• _Exercise goal_: Which lines below hold the word "scene"? Copy all of them.

• _Supplied data_:
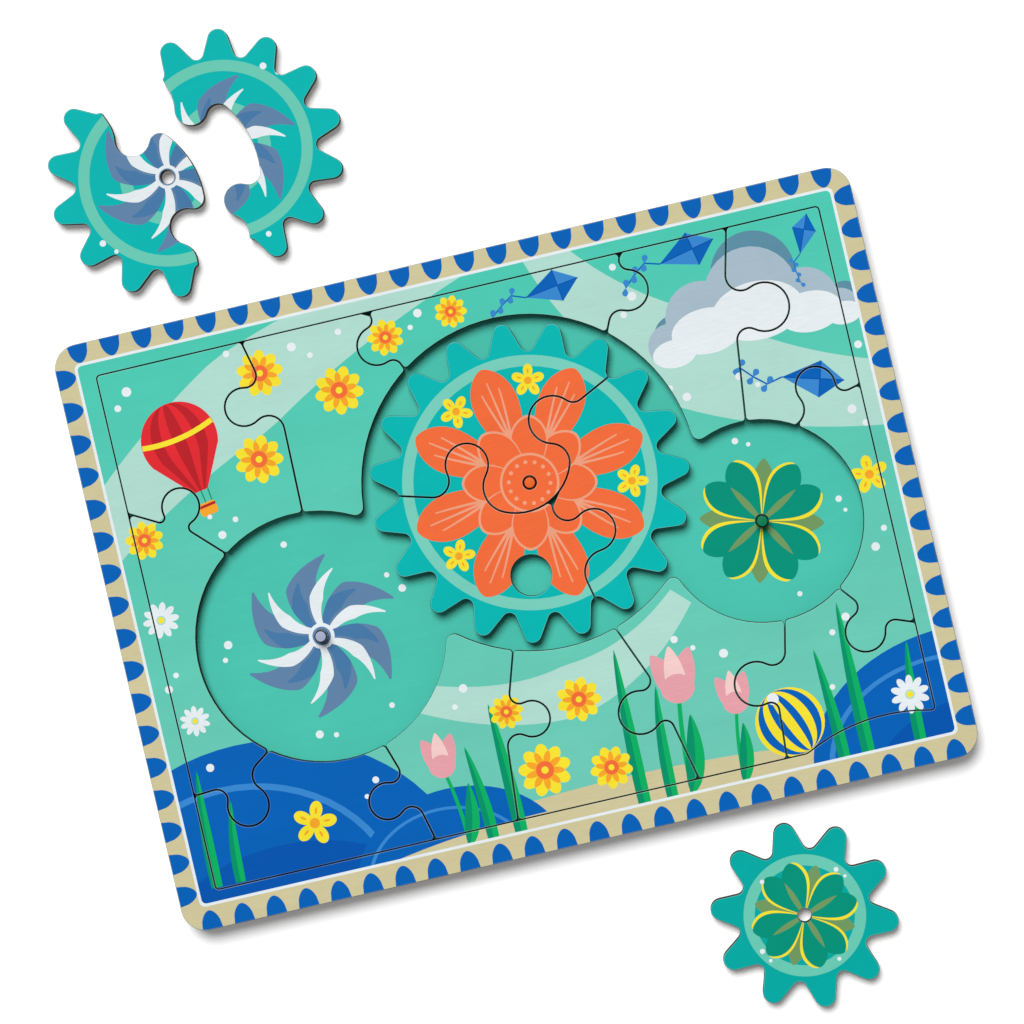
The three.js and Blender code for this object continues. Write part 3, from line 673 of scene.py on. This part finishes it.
def cut_flat(loops, picture, window, merge):
    """Triangles between the loops, whose corners the outlines of the picture join, and the number of the
    last patch that covers each, or -1. Patches after the window only count inside it."""
    outlines = [loops[0]] + [hole[::-1] for hole in loops[1:]]
    outlines += [outline if signed_area(outline) > 0 else outline[::-1] for _, outline in picture]
    starts = np.cumsum([0] + [len(outline) for outline in outlines])
    rows = [list(range(a, b)) for a, b in zip(starts, starts[1:])]
    corners = [Vector(corner) for corner in np.concatenate(outlines).tolist()]
    found = delaunay_2d_cdt(corners, [], rows, 1, merge, True)
    first = len(loops)
    triangles, patches = [], []
    for face, inside in zip(found[2], found[5]):
        if 0 not in inside or any(0 < held < first for held in inside):
            continue
        if window is not None and window + first not in inside:
            inside = [held for held in inside if held < window + first]
        triangles.append(face)
        patches.append(max(inside) - first if max(inside) >= first else -1)
    points = np.array([point[:] for point in found[0]])
    came_from = np.array([held[0] if held else -1 for held in found[3]])
    return points, np.array(triangles), np.array(patches), came_from


def beside(points, inner, outer):
    """For points on the inner loop, the places on the outer loop beside them: the same share of the same
    edge, found as the nearest edge to each point."""
    edge = np.roll(inner, -1, axis=0) - inner
    span = np.sum(edge ** 2, axis=1)
    along = np.clip(np.einsum("pnk,nk->pn", points[:, None] - inner[None], edge) / span, 0, 1)
    nearest = inner[None] + along[..., None] * edge[None]
    pick = np.argmin(np.sum((points[:, None] - nearest) ** 2, axis=2), axis=1)
    part = along[np.arange(len(points)), pick][:, None]
    return outer[pick] * (1 - part) + np.roll(outer, -1, axis=0)[pick] * part


def gap(point, loop):
    """Shortest distance from a point to a loop."""
    return float(np.linalg.norm(beside(point[None], loop, loop) - point))


def board(name, node, picture, ground, window=None):
    """A printed board that stands for a frame node. The picture cuts its flat top. From the top's edge a
    quarter circle, a straight side and a bevel are carried round each loop, and the underside closes it.
    Ground is the ink where the picture has none, and patches after the window only show inside it."""
    sizes = bpy.context.scene.tray_sizes
    inks = bpy.context.scene.tray_inks
    round_over, bevel = sizes.edge_round / MM, sizes.lower_bevel / MM
    outer, low, high = board_outline(node)
    inner = [inset(loop, round_over) for loop in outer]
    corner, far = outer[0].min(axis=0), outer[0].max(axis=0)
    shown = [(number, patch) for number, patch in enumerate(picture)
             if (patch[1].max(axis=0) > corner).all() and (patch[1].min(axis=0) < far).all()]
    local_window = None
    if window is not None:
        local_window = [number for number, _ in shown].index(window)
    shown = [patch for _, patch in shown]
    points, triangles, patches, _ = cut_flat(inner, shown, local_window, MERGE)
    used, triangles = np.unique(triangles, return_inverse=True)
    triangles = triangles.reshape(-1, 3)
    points = points[used]

    angle = np.linspace(0, TAU / 4, ROUND_STEPS + 1)[1:]
    outset = np.append(np.sin(angle), [1.0, 1.0 - bevel / round_over])
    height = np.append(high - round_over * (1 - np.cos(angle)), [low + bevel, low])
    kinds = [ROUNDED_EDGE] * len(angle) + [SAWN_SIDE, SAWN_SIDE]
    names = [ink for ink, _ in shown] + [ground]

    vertices = [np.column_stack([points, np.full(len(points), high)])]
    faces = [triangles.tolist()]
    face_ink = [patches]
    face_part = [np.full(len(triangles), PRINTED_TOP)]
    count = len(points)
    last_rows, lower_loops = [], []
    for ring, owners in boundary_loops(triangles):
        here = points[ring]
        chosen = min(range(len(inner)), key=lambda i: gap(here[0], inner[i]))
        reach = beside(here, inner[chosen], outer[chosen]) - here
        row = ring
        for share_out, z, kind in zip(outset, height, kinds):
            lower = count + np.arange(len(ring))
            vertices.append(np.column_stack([here + share_out * reach, np.full(len(ring), z)]))
            quads = np.stack([row, lower, np.roll(lower, -1), np.roll(row, -1)], 1)
            faces.append(quads.tolist())
            face_ink.append(patches[owners])
            face_part.append(np.full(len(ring), kind))
            row = lower
            count += len(ring)
        last_rows.append(row)
        lower_loops.append(here + outset[-1] * reach)
    order = sorted(range(len(lower_loops)), key=lambda i: signed_area(lower_loops[i]), reverse=True)
    rows = [last_rows[i] for i in order]
    loops = [lower_loops[i] for i in order]
    # The cutter is handed each hole the other way round, so its row is too.
    sources = np.concatenate([rows[0]] + [row[::-1] for row in rows[1:]])
    _, lower_triangles, _, came_from = cut_flat(loops, [], None, FINE_MERGE)
    under = sources[came_from[lower_triangles]][:, ::-1]
    faces.append(under.tolist())
    face_ink.append(np.full(len(under), -1))
    face_part.append(np.full(len(under), UNDERSIDE))

    all_faces = [face for group in faces for face in group]
    sides = np.array([len(face) for face in all_faces])
    part = np.concatenate(face_part)
    vertices = np.concatenate(vertices)
    piece = mesh_object(name, vertices * MM, all_faces, (part == ROUNDED_EDGE) | (part == SAWN_SIDE))
    heights = vertices[np.concatenate([np.ravel(group) for group in faces]).astype(int), 1]
    tints = ink_tints(inks, names, np.repeat(np.concatenate(face_ink), sides), heights)
    paint(piece, tints, np.repeat(part, sides), high - vertices[:, 2])
    return piece


def hole_place(node):
    """Middle of the round hole in a node's top: the mean of the corners of its smallest loop."""
    loops, _, _ = board_outline(node)
    return loops[-1].mean(axis=0)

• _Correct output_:
The three.js and Blender code for this object continues. Write part 3, from line 673 of scene.py on. This part finishes it.
    sizes = bpy.context.scene.tray_sizes
    inks = bpy.context.scene.tray_inks